Liquefied Natural Gas (LNG)
Pipeline receipts: Overall natural gas deliveries to U.S. LNG export terminals decreased by 1.3% (0.2 Bcf/d) week over week to 13.0 Bcf/d, according to data from S&P Global Commodity Insights. Natural gas deliveries to terminals in South Louisiana decreased by 3.5% (0.3 Bcf/d) to 8.4 Bcf/d, while deliveries to South Texas terminals increased by 4.4% (0.1 Bcf/d) to 3.4 Bcf/d. Natural gas deliveries to terminals along the East Coast were essentially unchanged.
Vessels departing U.S. ports: Twenty-seven LNG vessels (10 from Sabine Pass; 5 from Cameron; 4 each from Corpus Christi and Freeport; and 2 each from Calcasieu Pass and Cove Point) with a combined LNG-carrying capacity of 100 Bcf departed the United States between March 16 and March 22, according to shipping data provided by Bloomberg Finance, L.P. U.S. LNG export terminals: Natural gas pipeline deliveries to the Freeport LNG export terminal on Quintana Island, near Freeport, Texas, averaged approximately 655 million cubic feet per day (MMcf/d) this report week, 205 MMcf/d above last week’s average and 36% of the terminal’s full feed gas capacity, according to Gulf South Pipeline, the main delivery pipeline to the terminal.

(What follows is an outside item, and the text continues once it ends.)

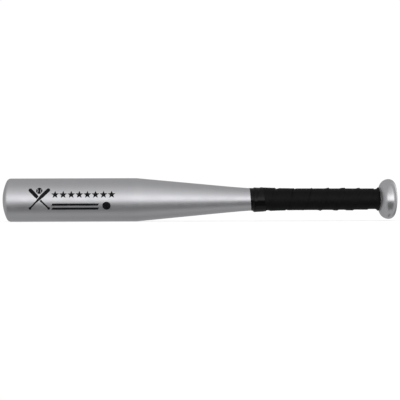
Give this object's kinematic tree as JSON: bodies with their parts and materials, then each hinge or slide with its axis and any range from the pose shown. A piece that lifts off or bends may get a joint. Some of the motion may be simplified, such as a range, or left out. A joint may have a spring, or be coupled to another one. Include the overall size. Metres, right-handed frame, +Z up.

Net withdrawals from storage totaled 72 Bcf for the week ending March 17, compared with the five-year (2018–2022) average net withdrawals of 45 Bcf and last year’s net withdrawals of 55 Bcf during the same week. Working natural gas stocks totaled 1,900 Bcf, which is 351 Bcf (23%) more than the five-year average and 504 Bcf (36%) more than last year at this time. According to The Desk survey of natural gas analysts, estimates of the weekly net change to working natural gas stocks ranged from net withdrawals of 67 Bcf to 81 Bcf, with a median estimate of 75 Bcf. The average rate of withdrawals from storage is 22% lower than the five-year average so far in the withdrawal season (November through March). If the rate of withdrawals from storage matched the five-year average of 1.2 Bcf/d for the remainder of the withdrawal season, the total inventory would be 1,883 Bcf on March 31, which is 351 Bcf higher than the five-year average of 1,532 Bcf for that time of year.